The suburb of Patterson Lakes was to be located in Carrum on what was originally part of the Carrum Carrum Swamp. The Carrum Carrum Swamp was drained in 1879 when the Patterson Cut (formed in 1876), and other drainage measures were undertaken to prevent flooding of the Eumemmering Creek, which overflowed into the Carrum Carrum Swamp. When the Patterson Cut was dug the area that is now occupied by Patterson Lakes was turned to farmland with mainly dairy cattle. By the late 1960s farming activities had just about ceased, and the area was popular with fox and rabbit shooters.

In 1974 the first soil was turned in the preliminary stages of the development of Patterson Lakes, where sites for housing and apartments overlooking the marina and the river were identified. A canal system called the Tidal Canal and the Quiet Lakes were developed, where the Tidal Canal adjoined to the Patterson River.

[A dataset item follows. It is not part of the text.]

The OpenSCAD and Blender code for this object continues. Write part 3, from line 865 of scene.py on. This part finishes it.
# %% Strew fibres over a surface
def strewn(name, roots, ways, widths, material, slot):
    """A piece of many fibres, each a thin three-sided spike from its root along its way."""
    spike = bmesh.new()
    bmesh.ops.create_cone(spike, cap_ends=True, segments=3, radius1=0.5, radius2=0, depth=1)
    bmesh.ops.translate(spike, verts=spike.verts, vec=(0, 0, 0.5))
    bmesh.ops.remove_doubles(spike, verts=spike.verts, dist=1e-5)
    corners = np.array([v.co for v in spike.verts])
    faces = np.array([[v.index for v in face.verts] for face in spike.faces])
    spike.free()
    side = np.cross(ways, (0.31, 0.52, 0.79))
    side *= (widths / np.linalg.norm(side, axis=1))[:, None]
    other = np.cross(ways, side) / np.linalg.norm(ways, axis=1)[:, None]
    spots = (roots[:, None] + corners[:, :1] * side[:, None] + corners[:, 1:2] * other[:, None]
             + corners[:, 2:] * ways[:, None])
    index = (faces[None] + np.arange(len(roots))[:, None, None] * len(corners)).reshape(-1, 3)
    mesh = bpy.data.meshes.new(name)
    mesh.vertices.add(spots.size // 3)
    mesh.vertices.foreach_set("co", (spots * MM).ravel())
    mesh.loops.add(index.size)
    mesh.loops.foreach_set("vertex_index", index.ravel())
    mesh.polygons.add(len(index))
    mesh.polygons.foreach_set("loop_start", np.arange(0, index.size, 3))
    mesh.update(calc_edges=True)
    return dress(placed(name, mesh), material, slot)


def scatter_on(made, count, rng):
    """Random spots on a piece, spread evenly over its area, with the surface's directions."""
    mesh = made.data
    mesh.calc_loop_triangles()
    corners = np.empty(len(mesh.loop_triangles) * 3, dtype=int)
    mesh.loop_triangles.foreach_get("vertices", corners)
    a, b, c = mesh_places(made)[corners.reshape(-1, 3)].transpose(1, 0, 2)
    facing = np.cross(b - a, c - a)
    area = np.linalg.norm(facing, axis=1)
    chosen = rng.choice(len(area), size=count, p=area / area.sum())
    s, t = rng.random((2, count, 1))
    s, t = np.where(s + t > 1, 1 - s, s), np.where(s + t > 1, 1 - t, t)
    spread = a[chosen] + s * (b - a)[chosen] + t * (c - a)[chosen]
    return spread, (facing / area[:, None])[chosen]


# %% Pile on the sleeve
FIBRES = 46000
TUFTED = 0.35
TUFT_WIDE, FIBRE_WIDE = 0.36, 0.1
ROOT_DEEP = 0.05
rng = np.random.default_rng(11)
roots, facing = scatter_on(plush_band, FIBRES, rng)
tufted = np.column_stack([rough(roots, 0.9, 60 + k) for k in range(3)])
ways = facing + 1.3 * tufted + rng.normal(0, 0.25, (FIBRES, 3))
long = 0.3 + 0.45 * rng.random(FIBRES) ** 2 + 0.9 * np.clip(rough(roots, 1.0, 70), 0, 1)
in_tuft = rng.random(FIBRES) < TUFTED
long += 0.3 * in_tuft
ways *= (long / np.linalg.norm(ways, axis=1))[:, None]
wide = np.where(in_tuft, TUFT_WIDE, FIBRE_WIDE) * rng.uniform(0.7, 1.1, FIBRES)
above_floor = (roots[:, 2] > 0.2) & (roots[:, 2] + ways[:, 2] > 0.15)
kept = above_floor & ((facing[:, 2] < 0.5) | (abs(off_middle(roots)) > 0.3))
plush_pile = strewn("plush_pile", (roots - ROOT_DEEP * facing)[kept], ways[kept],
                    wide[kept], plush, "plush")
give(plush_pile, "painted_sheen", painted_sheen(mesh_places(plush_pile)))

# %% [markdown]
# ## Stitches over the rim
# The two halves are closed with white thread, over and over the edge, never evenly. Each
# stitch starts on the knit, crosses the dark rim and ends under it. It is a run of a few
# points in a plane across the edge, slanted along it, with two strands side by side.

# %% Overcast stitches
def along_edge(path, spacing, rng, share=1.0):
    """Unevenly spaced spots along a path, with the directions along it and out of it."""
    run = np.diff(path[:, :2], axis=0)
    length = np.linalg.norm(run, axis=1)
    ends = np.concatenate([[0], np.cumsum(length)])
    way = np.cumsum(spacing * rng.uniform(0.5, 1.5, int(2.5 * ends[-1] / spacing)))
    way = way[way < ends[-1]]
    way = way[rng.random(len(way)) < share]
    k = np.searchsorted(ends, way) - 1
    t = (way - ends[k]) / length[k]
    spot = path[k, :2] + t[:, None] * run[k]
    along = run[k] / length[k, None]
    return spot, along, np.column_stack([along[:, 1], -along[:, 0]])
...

Indigenous floral species along the Patterson River include the silver wattle, lightwood, blackwood, black she-oak, river red gum, spike wattle, hedge wattle, scrub she-oak, jagged fireweed, silvertop wallaby grass, Australian salt-grass and the blue tussock grass. Non-indigenous floral species include the sheep's burr, angled onion, lesser joyweed, broom spurge, common swamp wallaby grass, pointed centrolepis, common spikerush and small spikerush.